Keluhan demi keluhan datang silih berganti. Bukan lagi dalam hitungan hari, tetapi hampir tiap jam, bahkan setiap saat para atlet, ofisial maupun wartawan peliput pesta olahraga akbar Asia Tenggara SEA Games XXVI melontarkan kekecewaannya terhadap penyelenggaraannya.
Atlet dan ofisial sepak bola Filipina, misalnya, jelas dongkol terhadap kinerja Panitia Pelaksana cabang olahraga sepak bola. Musababnya, lagu kebangsaan mereka gagal berkumandang menjelang pertandingan, hanya gara-gara masalah teknis audio.

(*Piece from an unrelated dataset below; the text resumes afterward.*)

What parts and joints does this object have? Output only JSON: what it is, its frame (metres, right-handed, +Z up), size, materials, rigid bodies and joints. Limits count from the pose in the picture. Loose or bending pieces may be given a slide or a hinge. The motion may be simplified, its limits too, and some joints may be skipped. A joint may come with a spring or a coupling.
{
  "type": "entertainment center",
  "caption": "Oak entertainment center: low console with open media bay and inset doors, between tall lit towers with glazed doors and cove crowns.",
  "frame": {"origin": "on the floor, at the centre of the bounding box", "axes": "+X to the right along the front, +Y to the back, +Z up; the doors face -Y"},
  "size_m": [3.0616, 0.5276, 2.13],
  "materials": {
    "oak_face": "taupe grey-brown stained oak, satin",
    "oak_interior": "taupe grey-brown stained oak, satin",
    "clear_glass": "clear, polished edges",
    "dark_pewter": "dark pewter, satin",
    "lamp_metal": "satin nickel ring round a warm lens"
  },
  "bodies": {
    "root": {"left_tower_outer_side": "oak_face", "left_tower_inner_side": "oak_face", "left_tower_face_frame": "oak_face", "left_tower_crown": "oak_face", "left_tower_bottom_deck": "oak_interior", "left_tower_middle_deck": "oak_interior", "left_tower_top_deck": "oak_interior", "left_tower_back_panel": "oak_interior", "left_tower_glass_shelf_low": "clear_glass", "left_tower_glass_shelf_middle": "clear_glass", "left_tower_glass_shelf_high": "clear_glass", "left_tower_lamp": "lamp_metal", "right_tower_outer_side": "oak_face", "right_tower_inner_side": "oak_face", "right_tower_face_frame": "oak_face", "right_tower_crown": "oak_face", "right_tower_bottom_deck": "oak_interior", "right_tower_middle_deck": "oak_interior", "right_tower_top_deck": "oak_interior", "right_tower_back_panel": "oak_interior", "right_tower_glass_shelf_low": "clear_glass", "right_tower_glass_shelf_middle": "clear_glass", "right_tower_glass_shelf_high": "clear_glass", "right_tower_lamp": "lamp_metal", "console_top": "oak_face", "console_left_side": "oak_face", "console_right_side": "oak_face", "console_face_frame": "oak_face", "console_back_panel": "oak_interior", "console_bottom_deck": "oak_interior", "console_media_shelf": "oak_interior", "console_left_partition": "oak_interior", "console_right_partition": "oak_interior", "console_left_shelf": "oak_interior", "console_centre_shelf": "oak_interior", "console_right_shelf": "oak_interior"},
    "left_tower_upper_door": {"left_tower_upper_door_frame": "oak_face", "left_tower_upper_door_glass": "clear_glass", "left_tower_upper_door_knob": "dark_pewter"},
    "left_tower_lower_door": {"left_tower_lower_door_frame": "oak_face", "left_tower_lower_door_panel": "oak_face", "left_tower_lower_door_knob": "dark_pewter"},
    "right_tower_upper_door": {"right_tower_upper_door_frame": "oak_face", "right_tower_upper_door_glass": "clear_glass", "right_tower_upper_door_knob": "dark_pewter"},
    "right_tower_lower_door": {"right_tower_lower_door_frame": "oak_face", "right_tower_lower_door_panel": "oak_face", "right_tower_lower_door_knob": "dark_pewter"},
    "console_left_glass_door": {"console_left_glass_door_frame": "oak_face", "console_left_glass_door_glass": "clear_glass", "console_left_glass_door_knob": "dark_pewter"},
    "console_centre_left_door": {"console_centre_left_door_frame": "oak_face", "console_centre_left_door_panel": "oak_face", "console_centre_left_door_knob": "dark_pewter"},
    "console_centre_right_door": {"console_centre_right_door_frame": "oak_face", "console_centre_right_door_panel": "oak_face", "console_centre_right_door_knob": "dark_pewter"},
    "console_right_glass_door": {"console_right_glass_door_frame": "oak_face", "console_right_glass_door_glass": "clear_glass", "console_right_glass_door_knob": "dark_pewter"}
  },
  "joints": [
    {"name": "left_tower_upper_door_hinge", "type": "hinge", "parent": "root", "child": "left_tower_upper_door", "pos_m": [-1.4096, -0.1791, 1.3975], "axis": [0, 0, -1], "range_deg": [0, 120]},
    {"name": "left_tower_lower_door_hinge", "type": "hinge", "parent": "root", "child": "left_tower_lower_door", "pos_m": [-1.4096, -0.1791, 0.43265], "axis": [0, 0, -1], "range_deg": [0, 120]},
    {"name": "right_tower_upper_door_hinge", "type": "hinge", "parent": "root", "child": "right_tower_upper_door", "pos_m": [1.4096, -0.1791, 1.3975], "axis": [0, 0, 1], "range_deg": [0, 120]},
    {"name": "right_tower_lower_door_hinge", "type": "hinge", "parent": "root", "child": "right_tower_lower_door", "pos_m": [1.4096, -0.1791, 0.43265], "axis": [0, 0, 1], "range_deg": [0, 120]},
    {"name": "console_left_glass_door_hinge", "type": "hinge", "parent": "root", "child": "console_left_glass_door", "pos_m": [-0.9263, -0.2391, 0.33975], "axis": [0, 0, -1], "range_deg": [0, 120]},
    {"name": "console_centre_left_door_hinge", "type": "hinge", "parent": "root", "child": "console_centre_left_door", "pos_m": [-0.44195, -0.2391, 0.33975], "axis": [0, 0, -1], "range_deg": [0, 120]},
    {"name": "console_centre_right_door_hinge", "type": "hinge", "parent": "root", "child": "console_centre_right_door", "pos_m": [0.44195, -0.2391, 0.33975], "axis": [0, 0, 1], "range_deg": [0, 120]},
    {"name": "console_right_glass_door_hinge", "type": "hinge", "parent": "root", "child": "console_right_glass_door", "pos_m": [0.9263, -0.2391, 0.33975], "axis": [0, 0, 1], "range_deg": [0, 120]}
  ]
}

Meski masalahnya sepele, menjadi persoalan besar dan mendasar karena dianggap sebagai penghinaan terhadap martabat suatu negara. Permintaan maaf dari panitia pun tidak mampu meredam kekesalan atlet Filipina yang berujung pada kegagalan mereka lolos dari babak penyisihan menuju semifinal, kendati sebenarnya timnas Filipina itu juga tidak terlalu istimewa.
Di kalangan wartawan peliput pesta olahraga ASEAN dua tahunan itu, juga tidak kalah kecewanya. Main Press Center, sebagai pusat pelaporan informasi, baru berfungsi tepat pada hari H, sesuatu yang tidak lazim dalam pergelaran olahraga multievent.
Lebih parah lagi, laman SEA Games XXVI yang diperlukan para pekerja media untuk mengetahui jadwal pertandingan, tidak bisa diakses dengan cepat sehingga memberi kesan bahwa Indonesia tertinggal jauh di bidang teknologi informasi, yang tidak sepenuhnya benar.
Para peserta SEA Games dari 11 negara ASEAN itu akhirnya menyadari bahwa persiapan kali ini memang paling buruk. Dengan dilandasi spirit “Solidaritas ASEAN”, para peserta dipaksa untuk menerima kondisi ala kadarnya itu.
Beruntung, berbagai gunjingan negatif tersebut tertutupi oleh kegemerlapan acara pembukaan di Stadion Gelora Sriwijaya Jakabaring Palembang yang cukup monumental. Dan, konon, upacara pembukaan SEA Games kali ini adalah yang paling meriah dibanding acara serupa terdahulu.
Untuk sementara, kekecewaan para atlet di luar peserta tuan rumah, agak terhapus. Namun kekecewaan lain tetap membayangi, yakni menghadapi lawan dari Indonesia pada setiap laga apapun.
Pada cabang olahraga Karate, contohnya, dua nomor “Kata” (kerapian teknik) perseorangan putra maupun putri, direbut oleh atlet Indonesia. Maklum, ini adalah cabang tidak terukur, Penilaian mutlak dilakukan oleh dewan juri sehingga harapan menang bagi tuan rumah sangat besar.
Itu baru satu cabang olahraga. Padahal, SEA Games kali ini mempertandingkan 44 cabang dan hampir separonya merupakan cabang tidak terukur yang besar kemungkinan hasilnya bisa dimanipulasi untuk kepentingan tuan rumah.
Namun semua itu sah-sah saja. Siapapun yang menjadi tuan rumah akan melakukan hal yang sama untuk menjadi juara umum, terutama negara-negara yang memiliki persaingan ketat, seperti Thailand, Vietnam, Malaysia dan Indonesia.
Jiwa olahraga yaitu sportivitas, pasti dikesampingkan. Juara, bagi tuan rumah, adalah tujuan utama, seolah sebagai imbalan bagi pemerintahan negaranya yang telah menggelontorkan banyak biaya untuk penyelenggaraannya.
Jika memang begitu, salahkah Thailand? Atau salahkah Indonesia? Tentu tidak. Yang salah adalah manusianya. Manusia memang makhluk egois.